Simulation of supersonic flow phenomena in the presence of direct-current surface plasma actuators

Abstract

A computational study of the effects of surface direct-current glow discharge actuation on supersonic flows is presented. A Navier-Stokes solver is used to compute the supersonic flow and the plasma actuators are modeled using a phenomenological approach. The actuator of interest consists of two electrodes flush-mounted on a flat plate. In the absence of external magnetic fields, the principal actuation mechanisms are electrostatic forcing and volumetric gas heating. The Navier-Stokes solver uses finite-volume spatial discretization and is based on an unstructured grid framework.
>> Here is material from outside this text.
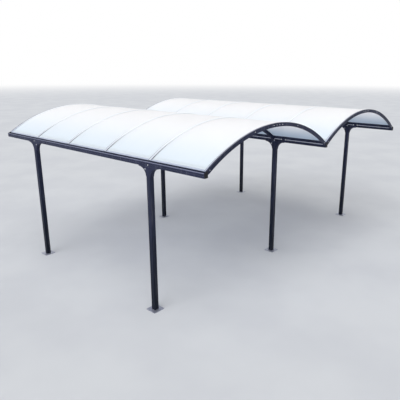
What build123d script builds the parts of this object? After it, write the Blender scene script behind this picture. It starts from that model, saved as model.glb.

A dual-time stepping algorithm is used to generate time-dependent solutions. The plasma actuator model comprises a separate electrostatic forcing model and a volumetric heating model to represent the effect of the plasma on the flow. The electrostatic forcing model is based on Child's law for a collisional cathode sheath and the volumetric heating effect is modeled using an asymmetric Gaussian distribution. Two modes of the glow discharge are studied using the actuator model in the presence of supersonic flow: a low-power (diffuse) mode and a high-power (constricted0) mode. The effects of electrostatic forcing and volumetric gas heating are examined individually and in combination using surface and field plots of pressure and temperature. Results from computations indicate that the diffuse mode discharge results in a stronger perturbation to the flow compared to the constricted mode discharge, which is mainly attributed to the volumetric heating of the bulk flow. The effects of the position of the electrodes relative to the bulk supersonic flow (cathode upstream and cathode downstream) are studied using sensitivity parameters in the electrostatic forcing model. The results show that electrostatic forcing, despite being small in magnitude, plays a significant role in the flow actuation. The effect of inter-actuator distances and coupled effects between two actuators placed in series are also studied. The magnitude of the surface pressure rise increases as the inter-actuator distance is made smaller.